Kami juga berjalan menyusuri Nakamise-dori, jalanan ikonik yang dipenuhi dengan beragam toko yang menjual suvenir dan jajanan tradisional Jepang. Di sepanjang jalur itu, banyak wisatawan dari berbagai negara terlihat sibuk memilih oleh-oleh, mencicipi camilan, serta mengabadikan momen di tengah nuansa klasik yang begitu khas.
Sejam lebih berlalu, kami bergeser ke titik keramaian lain di Tokyo yaitu Akihabara, distrik yang dikenal sebagai pusat elektronik dan budaya pop Jepang. Pilihan yang tepat untuk memadukan perjalanan yang kaya unsur tradisional dan modernitas di Jepang. Setelah berjalan di Asakusa dengan nuansa bersejarah, Akihabara menawarkan hal lain yaitu wajah modern Jepang dengan berbagai toko mainan, gadget, hingga anime dan manga. Seperti kata banyak orang, rasanya tak berlebihan menyebut Akihabara sebagai ‘surga’ bagi para gamer dan pecinta anime.
Namun di luar semua itu, yang paling berkesan dari perjalanan kami bukan sekadar melihat pusat perbelanjaan, melainkan tentang cara kami menghabiskan waktu dengan berjalan kaki dari satu toko ke toko lainnya. Termasuk saat kami mengunjungi Yodobashi Kamera di Akihabara, di mana lokasi titik parkir bus ke toko cukup jauh. Berjalan kaki kini menjadi budaya yang mulai kami biasakan di Jepang.
Setelah mengitari Akihabara, kami menutup perjalanan hari pertama di Jepang dengan menikmati makan malam di Okonomiyaki Yukari. Kali ini, kami tak hanya menyantap makanan, namun juga memasaknya sendiri. Kami mengaduk adonan yang sudah disiapkan yang terdiri dari telur, udang, jagung, daun bawang, hingga tepung. Kemudian menuangkannya ke atas wajan panas. Kami membolak-baliknya agar matang merata.
Namun, karena rupanya ini pengalaman pertama, bentuk Okonomiyaki kami jauh dari sempurna. Beruntung, chef turun tangan menyelamatkan masakan kami, mengajarkan cara membentuknya dengan benar. Dan akhirnya makanan pun matang dan siap disantap. Kami juga menyadari ternyata rasanya cukup akrab di lidah kami, mirip martabak khas Indonesia.
Akihabara, Tokyo (Kanavino/detikcom)
|
Aktivitas di hari pertama pun berakhir. Kami berpulang ke hotel untuk beristirahat.
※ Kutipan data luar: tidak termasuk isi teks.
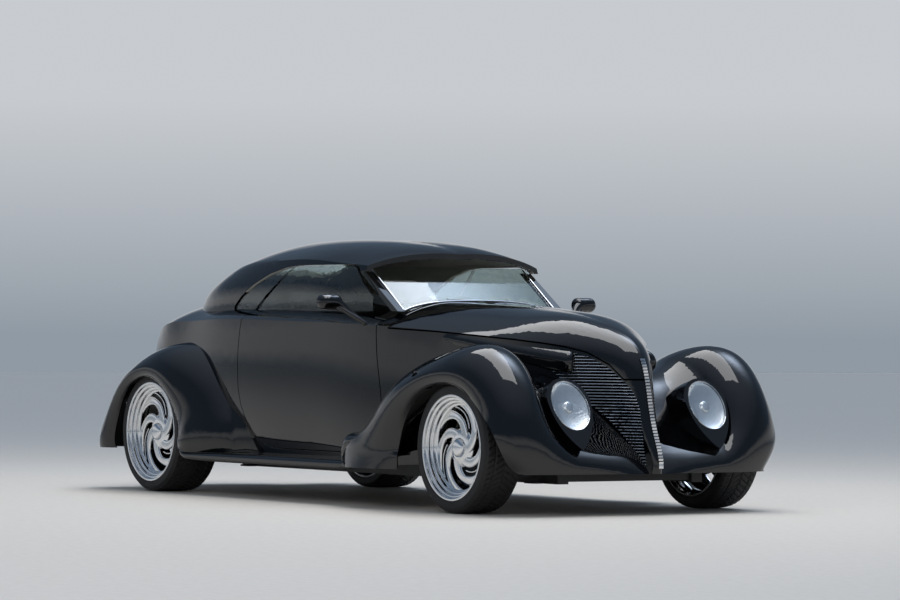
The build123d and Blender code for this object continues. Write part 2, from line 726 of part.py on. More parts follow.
# Wheels: name, x, side, tyre radius, rim radius, width, wheel centre y
wheels = [
    ("front_right", front_axle_x, -1, front_tyre_radius, front_rim_radius, front_tyre_width, front_wheel_y),
    ("front_left", front_axle_x, 1, front_tyre_radius, front_rim_radius, front_tyre_width, front_wheel_y),
    ("rear_right", rear_axle_x, -1, rear_tyre_radius, rear_rim_radius, rear_tyre_width, rear_wheel_y),
    ("rear_left", rear_axle_x, 1, rear_tyre_radius, rear_rim_radius, rear_tyre_width, rear_wheel_y),
]
for place, x, side, tyre_radius, rim_radius, width, wheel_y in wheels:
    face = wheel_plane(x, side * (wheel_y + width / 2), tyre_radius)
    rim_shape = rim_form(rim_radius, width, -side)
    tyre_shape = tyre_form(tyre_radius, rim_radius, width)
    with BuildPart() as rim_piece:
        with Locations(face.location):
            add(rim_shape)
    finish(rim_piece, f"rim_{place}")
    with BuildPart() as tyre_piece:
        with Locations(face.location):
            add(tyre_shape)
    finish(tyre_piece, f"tyre_{place}")

# Front running gear: crossmember with wishbones and damper posts, and an upright at each kingpin
arm_thickness = 22.0
lower_arm_z = 190.0
upper_arm_z = 414.0
arm_root_y = frame_rail_y + frame_rail_width / 2 + seat_gap
front_hub_y = front_wheel_y + front_tyre_width / 2 - rim_dish - 30
with BuildPart() as front_suspension:
    with Locations((front_axle_x, 0, 168)):
        Box(120, 2 * (frame_rail_y - frame_rail_width / 2 - seat_gap), 36)
    for side in (-1, 1):
        for z in (lower_arm_z, upper_arm_z):
            with BuildSketch(Plane.XY.offset(z)):
                with BuildLine():
                    Polyline(
                        (front_axle_x - 120, side * arm_root_y), (front_axle_x + 120, side * arm_root_y),
                        (front_axle_x + 24, side * (kingpin_y + 14)), (front_axle_x - 24, side * (kingpin_y + 14)),
                        close=True,
                    )
                make_face()
            extrude(amount=-arm_thickness)
        with Locations((front_axle_x, side * (arm_root_y + 30), 300)):
            Cylinder(26, 240)
        with Locations((front_axle_x, side * (arm_root_y + 10), 300)):
            Box(90, 20, 240)
finish(front_suspension, "front_suspension")
with BuildPart() as knuckle_right:
    with Locations((front_axle_x, -kingpin_y, (lower_arm_z + upper_arm_z - arm_thickness) / 2)):
        Box(52, 36, upper_arm_z - arm_thickness - lower_arm_z - 2 * seat_gap)
    with BuildSketch(Plane(origin=(front_axle_x, -kingpin_y, front_tyre_radius), x_dir=(1, 0, 0), z_dir=(0, -1, 0))):
        Circle(hub_radius)
    extrude(amount=front_hub_y - kingpin_y + 19)
    with BuildSketch(Plane(origin=(front_axle_x, -kingpin_y - 32, front_tyre_radius), x_dir=(1, 0, 0), z_dir=(0, -1, 0))):
        Circle(140)
        with Locations((-110, 0)):
            Rectangle(60, 120)
    extrude(amount=14)
    with BuildSketch(Plane(origin=(front_axle_x, -kingpin_y, front_tyre_radius), x_dir=(1, 0, 0), z_dir=(0, -1, 0))):
        Circle(60)
    extrude(amount=front_hub_y - kingpin_y - seat_gap)
finish(knuckle_right, "knuckle_right")
knuckle_left = mirrored("knuckle_left", knuckle_right)

# Rear axle: tube, round differential and a hub end each side
rear_rail_z = 401.0
rear_hub_y = rear_wheel_y + rear_tyre_width / 2 - rim_dish - 30
with BuildPart() as rear_axle:
    with Locations(Location((rear_axle_x, 0, rear_tyre_radius), (90, 0, 0))):
        Cylinder(38, 2 * (rear_hub_y - 40))
        Cylinder(hub_radius, 2 * (rear_hub_y + 19))
        Cylinder(60, 2 * (rear_hub_y - seat_gap))
        Cylinder(135, 150)
    with Locations((rear_axle_x, 0, rear_tyre_radius)):
        Sphere(118)
    for side in (-1, 1):
        with Locations((rear_axle_x, side * frame_rail_y, rear_rail_z - seat_gap - 35)):
            Box(110, 56, 70)
finish(rear_axle, "rear_axle")

# Frame: two rails that kick up over the rear axle, joined by crossmembers
rail_outline = [
    (1850, 225), (-940, 225), (-1120, 486), (-1500, 486), (-1640, 400), (-1800, 400),
    (-1800, 330), (-1600, 330), (-1480, rear_rail_z), (-1150, rear_rail_z), (-990, 140), (1850, 140),
]
cross_xs = [700, -80, -860]
with BuildPart() as chassis_frame:
    for side in (-1, 1):
        with BuildSketch(side_plane(side * frame_rail_y + frame_rail_width / 2)):
            with BuildLine():
                Polyline(*rail_outline, close=True)
            make_face()
        extrude(amount=frame_rail_width)
    for x in cross_xs:
        with Locations((x, 0, 210)):
            Box(70, 2 * frame_rail_y, 30)
    with Locations((1800, 0, 168)):
        Box(70, 2 * frame_rail_y, 36)
    with Locations((-1775, 0, 365)):
        Box(50, 2 * frame_rail_y, 50)
    for x in (1700, -880):
        for side in (-1, 1):
            with Locations((x, side * (frame_rail_y + 55), 144)):
                Box(80, 60, tie_down_plate)
            with Locations((x, side * (frame_rail_y + 60), 144)):
                Hole(tie_down_radius)
finish(chassis_frame, "chassis_frame")

with BuildPart() as floor_pan:
    with Locations((-147, 0, 230)):
        Box(1578, 1150, 10)
    with Locations((-100, 0, 260)):
        Box(1480, 260, 50)
    with Locations((636, 0, 580)):
        Box(12, 980, 710)
    add(body_skin, mode=Mode.SUBTRACT)
floor_solid = floor_pan.part.solids().sort_by(SortBy.VOLUME)[-1]
with BuildPart() as floor_pan:
    add(floor_solid)
finish(floor_pan, "floor_pan")

with BuildPart() as engine_block:
    with Locations((1080, 0, 505)):
        Box(620, 500, 520)
    for side in (-1, 1):
        with Locations((1080, side * 300, 225 + seat_gap + 19)):
            Box(90, 140, 38)
finish(engine_block, "engine_block")

with BuildPart() as seat:
    with Locations((-60, 0, 350)):
        Box(440, 940, 130)
    with BuildSketch(side_plane(470)):
        with BuildLine():
            Polyline((-270, 290), (-160, 290), (-250, 880), (-360, 880), close=True)
        make_face()
    extrude(amount=940)
finish(seat, "seat")

wheel_centre = (255.0, 330.0, 800.0)
column_foot = (600.0, 330.0, 560.0)
column_radius = 21.0
column_axis = Vector(column_foot[0] - wheel_centre[0], 0, column_foot[2] - wheel_centre[2]).normalized()
with BuildPart() as dashboard:
    with BuildSketch(side_plane(500)):
        with BuildLine():
            Polyline((436, 760), (470, 700), (629.7, 690), (629.7, 900), (500, 925), (452, 905), close=True)
        make_face()
    extrude(amount=1000)
    with Locations((520, wheel_centre[1], 640)):
        Box(40, 90, 140)
    with BuildSketch(Plane(origin=wheel_centre, x_dir=(0, 1, 0), z_dir=column_axis)):
        Circle(column_radius + seat_gap)
    extrude(amount=460, mode=Mode.SUBTRACT)
    add(body_skin, mode=Mode.SUBTRACT)
dash_solid = dashboard.part.solids().sort_by(SortBy.VOLUME)[-1]
with BuildPart() as dashboard:
    add(dash_solid)
finish(dashboard, "dashboard")
with BuildPart() as steering_wheel:
    with BuildSketch(Plane(origin=wheel_centre, x_dir=(0, 1, 0), z_dir=column_axis)):
        Circle(190)
        Circle(168, mode=Mode.SUBTRACT)
        with PolarLocations(0, 3, start_angle=90):
            with Locations((90, 0)):
                Rectangle(160, 22)
        Circle(34)
    extrude(amount=20)
    with BuildSketch(Plane(origin=wheel_centre, x_dir=(0, 1, 0), z_dir=column_axis)):
        Circle(column_radius)
    extrude(amount=400)
finish(steering_wheel, "steering_wheel")

with BuildPart() as exhaust:
    for side in (-1, 1):
        with BuildSketch(Plane(origin=(1000, side * 255, 162), x_dir=(0, 1, 0), z_dir=(-1, 0, 0))):
            Circle(23)
        extrude(amount=2960)
        with BuildSketch(Plane(origin=(-200, side * 240, 162), x_dir=(0, 1, 0), z_dir=(-1, 0, 0))):
            RectangleRounded(150, 50, 20)
        extrude(amount=420)
        for x in cross_xs:
            with Locations((x, side * 255, 185)):
                Box(20, 20, 20 - 2 * seat_gap)
finish(exhaust, "exhaust")

with BuildPart() as fuel_tank:
    with BuildSketch(Plane.XY.offset(240)):
        with Locations((-1610, 0)):
            RectangleRounded(250, 2 * (frame_rail_y - frame_rail_width / 2) - 2 * seat_gap, 50)
    extrude(amount=150)
finish(fuel_tank, "fuel_tank")
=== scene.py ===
# %% [markdown]
# # A low full-fendered hot rod: the look
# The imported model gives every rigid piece. This script dresses it: paint, bright metal, glass,
# tyres with tread, wheels, lamps and cabin trim, then a floor, soft light and the camera.
#
# The car faces +X and stands on the floor, and +Y is the driver's left. Shapes are worked out in
# millimetres, and MM turns them into the metres that Blender uses. A piece that comes in a pair is
# made once for each hand, with the hand's side, -1 or 1, before its distance from the middle.

import json
from collections import namedtuple

import bmesh
import bpy
import numpy as np
from mathutils import Matrix, Vector

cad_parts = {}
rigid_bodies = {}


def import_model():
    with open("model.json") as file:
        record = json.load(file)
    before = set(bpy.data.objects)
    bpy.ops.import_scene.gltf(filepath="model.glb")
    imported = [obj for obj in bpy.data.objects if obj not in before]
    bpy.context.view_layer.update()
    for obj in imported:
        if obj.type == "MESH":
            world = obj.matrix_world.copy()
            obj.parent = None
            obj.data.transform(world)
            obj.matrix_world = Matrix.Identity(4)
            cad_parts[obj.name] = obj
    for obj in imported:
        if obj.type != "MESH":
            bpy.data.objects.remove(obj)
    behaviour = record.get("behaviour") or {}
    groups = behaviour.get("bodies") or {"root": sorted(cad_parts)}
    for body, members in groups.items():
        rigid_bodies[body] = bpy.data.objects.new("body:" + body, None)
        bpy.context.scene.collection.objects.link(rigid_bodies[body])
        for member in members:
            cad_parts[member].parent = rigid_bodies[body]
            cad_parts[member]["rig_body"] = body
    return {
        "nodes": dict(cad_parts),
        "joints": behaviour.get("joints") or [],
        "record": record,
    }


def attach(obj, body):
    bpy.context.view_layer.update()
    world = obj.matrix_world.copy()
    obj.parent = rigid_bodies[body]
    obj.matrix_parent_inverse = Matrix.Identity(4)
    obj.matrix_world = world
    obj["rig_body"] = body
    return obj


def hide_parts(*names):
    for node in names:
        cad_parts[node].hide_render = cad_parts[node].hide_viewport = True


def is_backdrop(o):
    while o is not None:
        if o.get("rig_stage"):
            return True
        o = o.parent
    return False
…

Pengalaman mengesankan yang kami dapatkan selama perjalanan tersebut adalah mengenai harmoni antara tradisi dan modernitas. Namun yang paling melekat dalam ingatan kami adalah budaya berjalan kaki. Saat mengecek di aplikasi pelacak langkah, rupanya kami telah berjalan lebih dari 14 ribu langkah dalam sehari, pengalaman yang biasanya jarang kami temui di Indonesia.